Specialized training

  • Governments should provide reintegration and aftercare specialists with specialized training related to their functions.

Role of other stakeholders

  • The role of the private sector could be explored and enhanced. The security of private actors should also be addressed. Some may prefer that their involvement not be made public.
  • In planning reintegration and aftercare programmes, governments should pay attention to both traditional and social media. They can have both positive and negative effect: for instance they could help to reduce stigmatization towards prisoners convicted on extremism related charges or, in reverse, to reinforce negative attitudes towards them; they could be used for counter narratives, but could also play a role in spreading propaganda.
  • Particular complex is the opportunity to involve former extremists in reintegration programmes. While their voices could be used to educate the public and for developing counter narratives, their involvement in reintegration and aftercare programmes should be carefully evaluated.
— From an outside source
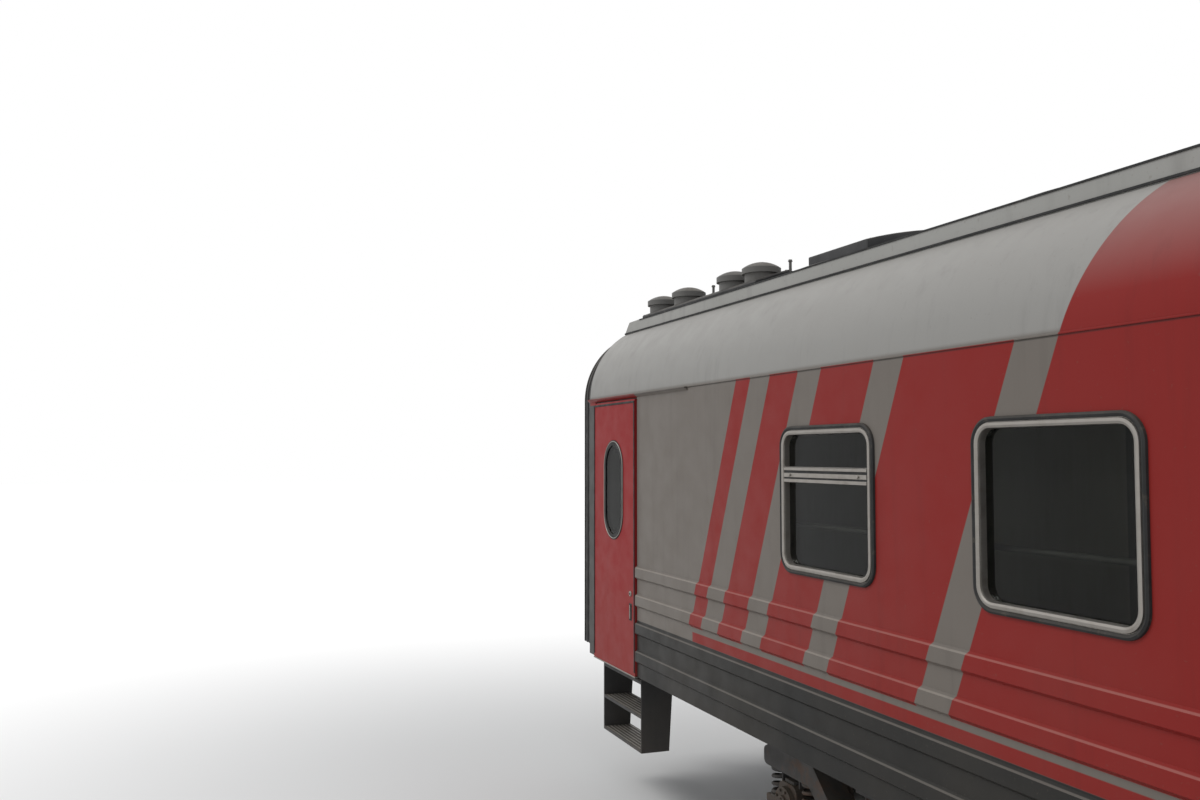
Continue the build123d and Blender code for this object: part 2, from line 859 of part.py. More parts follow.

It should aim to reinforce the reintegration of the formers as well as those they are helping.
  • In some cases, it may be better not to publicise the involvement of former extremists in order to protect them and their families.

Monitoring and Evaluation

  • Programmes need to be continuously assessed and evaluated.
  • Having an external, independent and knowledgeable evaluator is particular important.
  • The acceptance of the programme by the beneficiary is a main indicator of potential reintegration.
  • In some cases, monitoring may continue for an extended period after release and may involve religious and psychological counselling sessions for both the beneficiaries and their families. Regular reviews should decide if the monitoring needs extending or if the beneficiary is completely free. However the engagement and the assistance of the programme may continue until he/she can be independent.